Uptime Institute Executive Director Pitt Turner said he was in “violent agreement” with Fairfax on the risks of excessive maintenance. “Implement OEM maintenance routines at your own risk,” said Turner. “Think about what PMs (preventive maintenance programs) are appropriate. Do them and do them well using best practices to lower your risk.”

Fairfax differentiated between failures affecting individual components and those impacting systems.”People respond to component failures, even if a system was not threatened,” he said, adding that “if you buy a 2N data center, you’ll have twice as many component failures as a 1N data center. But you’ll be more reliable.”

MTechnology specializes in quantitiative risk assessment for mission-critical industries,  with a focus on failures in complex systems.

“This is not me stroking my beard and telling you about how much experience I have,” said Fairfax. “This is about math and science. When human judgment and experience run up against probabilities and math, math wins. Winners are rare in Las Vegas. But (casinos) make a lot of money in Las Vegas.”

He also praised the 7×24 Exchange as a forum where discussions of complex reliability challenges is welcomed, even if it chalenges popular industry beliefs and practices. “This is a very unique forum,” said Fairfax. “I don’t know very many places where I’d be able to say things like this.”

Get Daily Email News from DCK!
Subscribe now and get our special report, "The World's Most Unique Data Centers."

Enter your email to receive messages about offerings by Penton, its brands, affiliates and/or third-party partners, consistent with Penton's Privacy Policy.

About the Author

Rich Miller is the founder and editor at large of Data Center Knowledge, and has been reporting on the data center sector since 2000. He has tracked the growing impact of high-density computing on the power and cooling of data centers, and the resulting push for improved energy efficiency in these facilities.

Add Your Comments

  • (will not be published)


  1. Emerson Network Power has long promoted the need for a comprehensive Preventive Maintenance (PM) program, the single most important activity to maximize the availability of Uninterruptible Power Supply (UPS) systems and the battery systems upon which they depend. To confirm the importance of PM and provide insight into the impact of human error on reliability, Emerson Network Power analyzed data collected by its service organization and wrote this white paper outlining the findings. The data covered 185 million operating hours for more than 5,000 three-phase UPS units, and more than 450 million operating hours for more than 24,000 strings of batteries. The UPS analysis looked at the impact of both electrical failure and service-related human error, and the battery analysis allowed the impact of UPS system downtime due to bad batteries to be factored into the calculations. This research indicated that the UPS Mean Time Between Failures (MTBF) for units that received two PM service events a year is 23 times higher than a machine with no PM service events per year, but this is ONLY the case if the service is performed by a factory trained service engineer.
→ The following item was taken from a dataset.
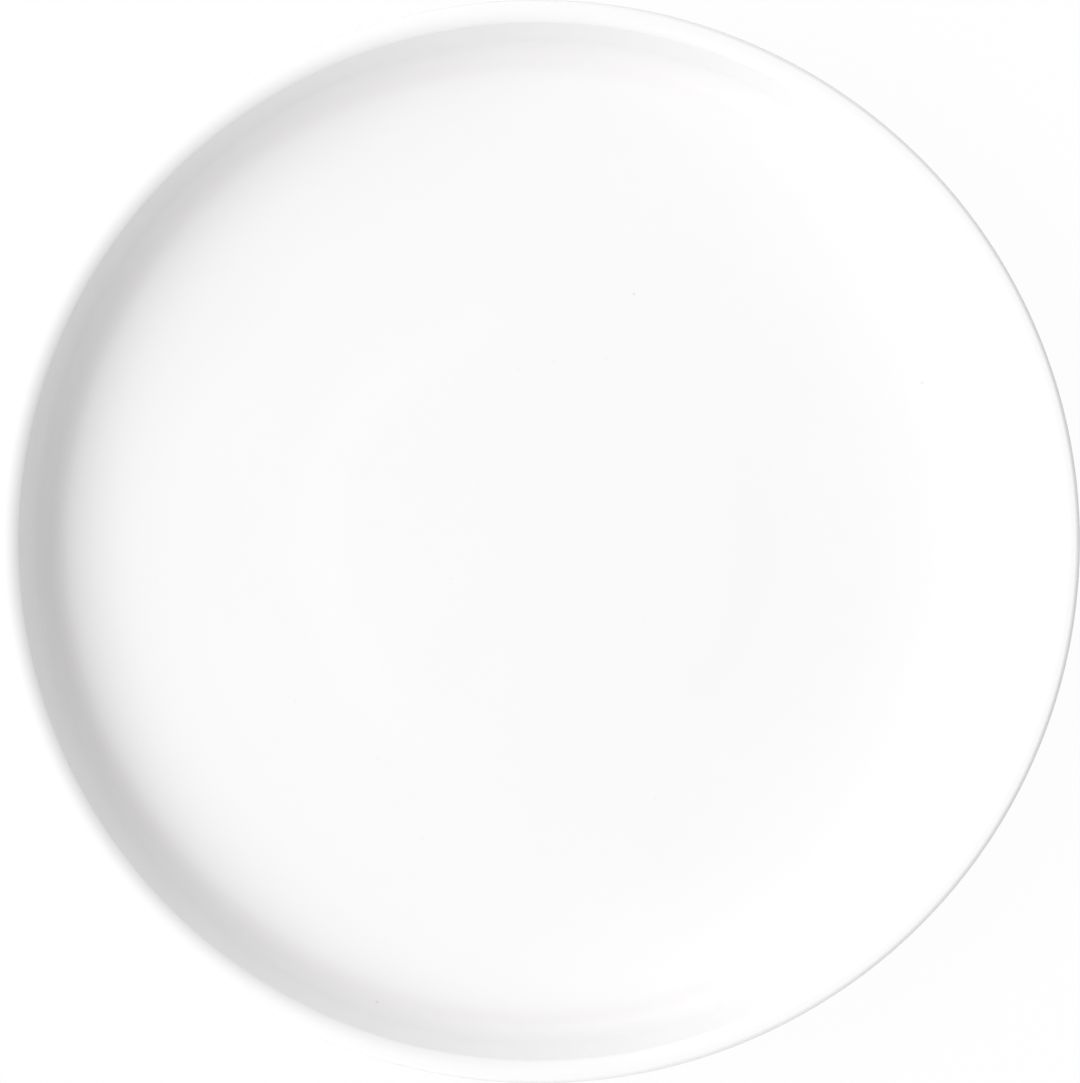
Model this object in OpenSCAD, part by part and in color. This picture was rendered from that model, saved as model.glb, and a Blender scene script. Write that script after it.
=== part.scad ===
// Coupe dinner plate, turned about the Z axis and standing on its foot ring at height zero.
// A fired clay body carries two coats of white glaze: one over the face, the lip and the back down
// to the foot ring, and one in the recess inside the ring. The sole of the ring is left bare.

/* [Plate] */
// Diameter across the glazed lip
plate_d = 270; // [250:1:310]
// Height from the table to the top of the glazed lip
plate_h = 26; // [22:0.5:32]
// Lean of the wall away from upright, in degrees
wall_lean = 18; // [10:1:28]
// Glazed radius inside the plate, where the floor turns up into the wall
corner_r = 8.5; // [4:0.1:10]
// Glazed radius outside the plate, round its heel
heel_r = 11; // [6:0.5:14]

/* [Lip] */
// Glazed radius from the lip's crest over to the outside of the wall
lip_out_r = 1.3; // [0.9:0.1:3]
// Width of the lip's level crest
crest_w = 0.8; // [0.1:0.1:2]
// Glazed radius from the crest down to the lip's inner slope
lip_in_r = 5.5; // [3:0.1:7]
// Slope of the lip's inner side, below that radius, in degrees
lip_slope = 35; // [20:1:45]
// Length of the straight part of that slope
lip_slope_w = 0.1; // [0.1:0.1:1]
// Glazed radius of the lip's inner edge, from the slope into the inside of the wall
lip_edge_r = 1.2; // [0.6:0.1:2.6]

/* [Floor] */
// Thickness of the clay floor
floor_t = 4.2; // [3:0.1:6]
// Height of the crown that keeps the middle of the floor from sagging
crown_h = 0.3; // [0.1:0.05:0.6]
// Width of the slope round the crown
crown_slope_w = 12; // [9:0.5:16]
// Level gap between that slope and the root of the foot ring
crown_gap = 12; // [7:0.5:18]
// Radius that blends the slope round the crown into the floor
crown_blend_r = 240; // [80:10:300]
// Slope of the floor where it reaches the wall, in degrees
floor_rise = 3.5; // [1:0.1:5]

/* [Foot ring] */
// Diameter across the sole of the foot ring
foot_d = 156; // [120:1:180]
// Width of the bare sole
foot_w = 3.4; // [2.4:0.1:5]
// Height of the clay underside above the table, just outside the ring
foot_h = 2.7; // [2.2:0.1:4]
// Lean of the ring's two sides, in degrees
foot_lean = 12; // [4:1:20]
// Radius on the two edges of the sole
foot_edge_r = 0.6; // [0.3:0.05:0.7]
// Glazed radius where the ring's sides meet the underside
foot_root_r = 1; // [0.5:0.1:1.2]
// Slope of the underside, from the ring out to the heel, in degrees
underside_rise = 1.5; // [0.5:0.1:3]

/* [Glaze] */
// Thickness of the glaze
glaze_t = 0.3; // [0.2:0.05:0.4]
// Height above the table at which the glaze is wiped off the ring's sides
glaze_line = 0.8; // [0.7:0.05:0.9]

/* [Hidden] */

// Facets in one full turn of the plate
turn_fn = 180;
// Widest angle that one chord of an arc spans, and the fewest chords in an arc
chord_angle = 6;
chords_min = 4;

// The crossing of the line from p along u with the line from q along v
function meet(p, u, q, v) = p + u * cross(q - p, v) / cross(u, v);

// Unit vector at an angle to the R axis, and the one from p to q
function toward(angle) = [cos(angle), sin(angle)];
function between(p, q) = (q - p) / norm(q - p);

// A quarter turn to the left, the side on which a path below has the open air
function left_of(u) = [-u.y, u.x];

// A path is a list of corners [R, Z, radius], and these are a corner's place, the directions
// along the path before and after it, and its signed turn
function place(path, i) = [path[i].x, path[i].y];
function leg(path, i) = between(place(path, i), place(path, i + 1));
function before(path, i) = leg(path, max(i - 1, 0));
function after(path, i) = leg(path, min(i, len(path) - 2));
function turn(path, i) =
    let (u = before(path, i), v = after(path, i))
    atan2(cross(u, v), u * v);

// The chords of the arc that rounds one corner
function corner_arc(path, i) =
    let (
        bend = turn(path, i),
        radius = path[i].z,
        into = before(path, i),
        start = place(path, i) - into * radius * tan(abs(bend) / 2),
        spoke = -left_of(into) * radius * sign(bend),
        chords = max(chords_min, ceil(abs(bend) / chord_angle))
    )
    [for (k = [0:chords])
        let (a = bend * k / chords)
        start - spoke + spoke * cos(a) + left_of(spoke) * sin(a)];

// The points of a path, with its corners rounded
function rounded(path) =
    [for (i = [0:len(path) - 1])
        each path[i].z > 0 ? corner_arc(path, i) : [place(path, i)]];

// A path moved out into the air by the thickness t, square to each of its legs
function coated(path, t) =
    [for (i = [0:len(path) - 1])
        let (
            n = left_of(before(path, i)),
            m = left_of(after(path, i)),
            p = place(path, i) + t * (n + m) / (1 + n * m),
            radius = path[i].z > 0 ? path[i].z - t * sign(turn(path, i)) : 0
        )
        [p.x, p.y, radius]];

function reversed(points) = [for (i = [len(points) - 1:-1:0]) points[i]];

// Heights of the clay
floor_z = foot_h + floor_t;
lip_z = plate_h - glaze_t;

// The lip's crest falls away to an inner edge and to the plate's outer edge, and the wall's two
// sides run down from there, so that the lip sets the wall's thickness
clay_in_r = lip_in_r - glaze_t;
clay_edge_r = lip_edge_r - glaze_t;
clay_out_r = lip_out_r - glaze_t;
crest_r = plate_d / 2 - lip_out_r;
crest_run = clay_in_r * tan(lip_slope / 2);
edge_run = clay_edge_r * tan((90 - wall_lean - lip_slope) / 2);
down_wall = -toward(90 - wall_lean);
lip_inside = [crest_r - crest_w - crest_run, lip_z];
lip_edge = lip_inside - toward(lip_slope) * (crest_run + lip_slope_w + edge_run);
lip_outside = [crest_r + clay_out_r * tan((90 + wall_lean) / 2), lip_z];

// The floor starts to rise over the foot ring, and is an arc from there to the corner
foot_r = foot_d / 2;
rise_start_r = foot_r - foot_w / 2;
wall_foot_r = meet(lip_edge, down_wall, [0, floor_z], [1, 0]).x;
rise_mid_r = (rise_start_r + wall_foot_r) / 2;
rise_arc_r = (rise_mid_r - rise_start_r - corner_r - glaze_t) / tan(floor_rise / 2);
corner = meet([rise_mid_r, floor_z], toward(floor_rise), lip_edge, down_wall);

// The underside runs from the foot ring to the heel
foot_top = [foot_r, foot_h];
heel = meet(foot_top, toward(underside_rise), lip_outside, down_wall);

// The foot ring tapers to its sole
foot_root_out = meet([foot_r, 0], toward(90 - foot_lean), foot_top, toward(underside_rise));
foot_root_in_r = foot_r - foot_w - foot_h * tan(foot_lean);
line_step = glaze_line * tan(foot_lean);

// The crown lies inside the foot ring, and the recess under it follows it
slope_r = foot_root_in_r - crown_gap;
crown_r = slope_r - crown_slope_w;

// The clay's surface, from the middle of the face over the lip and back to the middle of the base
coat_path = [
    [0, floor_z + crown_h, 0],
    [crown_r, floor_z + crown_h, crown_blend_r],
    [slope_r, floor_z, crown_blend_r],
    [rise_mid_r, floor_z, rise_arc_r],
    [corner.x, corner.y, corner_r + glaze_t],
    [lip_edge.x, lip_edge.y, clay_edge_r],
    [lip_inside.x, lip_inside.y, clay_in_r],
    [lip_outside.x, lip_outside.y, clay_out_r],
    [heel.x, heel.y, heel_r - glaze_t],
    [foot_root_out.x, foot_root_out.y, foot_root_r + glaze_t],
    [foot_r + line_step, glaze_line, 0]
];
sole_path = [
    [foot_r, 0, foot_edge_r],
    [foot_r - foot_w, 0, foot_edge_r]
];
base_path = [
    [foot_r - foot_w - line_step, glaze_line, 0],
    [foot_root_in_r, foot_h, foot_root_r + glaze_t],
    [slope_r, foot_h, crown_blend_r],
    [crown_r, foot_h + crown_h, crown_blend_r],
    [0, foot_h + crown_h, 0]
];

// A ring of glaze as thick as glaze_t, which lies on the clay along a path
module glaze(path) {
    rotate_extrude($fn = turn_fn)
        polygon(concat(rounded(coated(path, glaze_t)), reversed(rounded(path))));
}

// The fired body: floor, wall, lip, heel and foot ring in one piece of clay
module clay_body() {
    color("#EDEAE3")
        rotate_extrude($fn = turn_fn)
            polygon(rounded(concat(coat_path, sole_path, base_path)));
}

// The glaze over the face, the lip and the back, down to the glaze line outside the foot ring
module glaze_coat() {
    color("#F7F7F6")
        glaze(coat_path);
}

// The glaze in the recess, from the glaze line inside the foot ring
module base_glaze() {
    color("#F4F4F2")
        glaze(base_path);
}

clay_body();
glaze_coat();
base_glaze();
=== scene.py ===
"""A white glazed coupe dinner plate on a pale floor, seen from straight above.

The plate is turned about Z from one outline of its clay. The glaze is that outline moved out by
the glaze's thickness, and stops on the foot ring, whose sole is bare clay. Lengths are in metres.
"""

import math

import bmesh
import bpy
from bpy.props import FloatProperty, FloatVectorProperty, IntProperty, PointerProperty
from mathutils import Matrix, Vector


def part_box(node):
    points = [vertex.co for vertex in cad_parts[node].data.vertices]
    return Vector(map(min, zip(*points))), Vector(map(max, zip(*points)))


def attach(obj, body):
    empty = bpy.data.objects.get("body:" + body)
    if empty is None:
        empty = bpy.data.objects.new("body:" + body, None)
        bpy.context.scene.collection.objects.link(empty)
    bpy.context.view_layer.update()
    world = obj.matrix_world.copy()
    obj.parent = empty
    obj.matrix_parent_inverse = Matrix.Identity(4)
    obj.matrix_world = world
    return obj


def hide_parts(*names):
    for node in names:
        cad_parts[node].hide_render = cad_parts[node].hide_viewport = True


bl_info = {
    "name": "Coupe dinner plate",
    "version": (1, 0, 0),
    "blender": (4, 5, 0),
    "location": "3D View > Sidebar > Plate",
    "description": "A white glazed coupe dinner plate with its floor, lamps and camera",
    "category": "Add Mesh",
}

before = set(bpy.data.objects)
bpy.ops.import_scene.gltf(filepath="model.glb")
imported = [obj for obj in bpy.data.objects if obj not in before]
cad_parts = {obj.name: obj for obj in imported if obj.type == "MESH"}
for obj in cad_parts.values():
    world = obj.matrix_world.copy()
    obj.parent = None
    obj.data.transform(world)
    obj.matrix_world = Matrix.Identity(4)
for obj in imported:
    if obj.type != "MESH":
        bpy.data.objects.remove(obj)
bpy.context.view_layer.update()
plate_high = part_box("glaze_coat")[1]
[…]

We gathered the number of outages due to human error and for our field technicians we saw an error rate of one error per 5,000 service events. This metric is something we are extremely proud of and shows the professionalism and expertise of our field organization. We cannot gauge the error rate per service event for an un-trained service technician from a third party service provider, but we can state that if you use the OEM service from Emerson Network Power your reliability and availability will substantially increase, not decrease. We also gathered data on battery related-outages that occurred and then projected the impact of added monitoring services to the units. The analysis found that to date, there have been zero system outages due to bad batteries on systems where the batteries have been professionally maintained and remotely monitored by system experts. The conclusion of this analysis ( re-affirmed that proactive maintenance and remote monitoring service increase system reliability.

  2. Mr. Miller: Quick nitpick: "human error is a leading cause of downtime" Human error is not a cause. It is an effect. The field of Resilience Engineering illuminates the problems with this statement.

  3. I can only assume these comments are taken out of context, or are worded in such a way as to provoke a response. An argument against PM planning and execution is irresponsible absent context. Poor execution does lead to failure, in maintenance as well as operations. The assumption in the article is that there is a skewed emphasis on "more" without consideration of what the effort entails. I'd be willing to match my experiences with the author and prove that this is an edge case, a low probability scenario. The majority of maintenance groups today are struggling to merely get to existing PM schedules.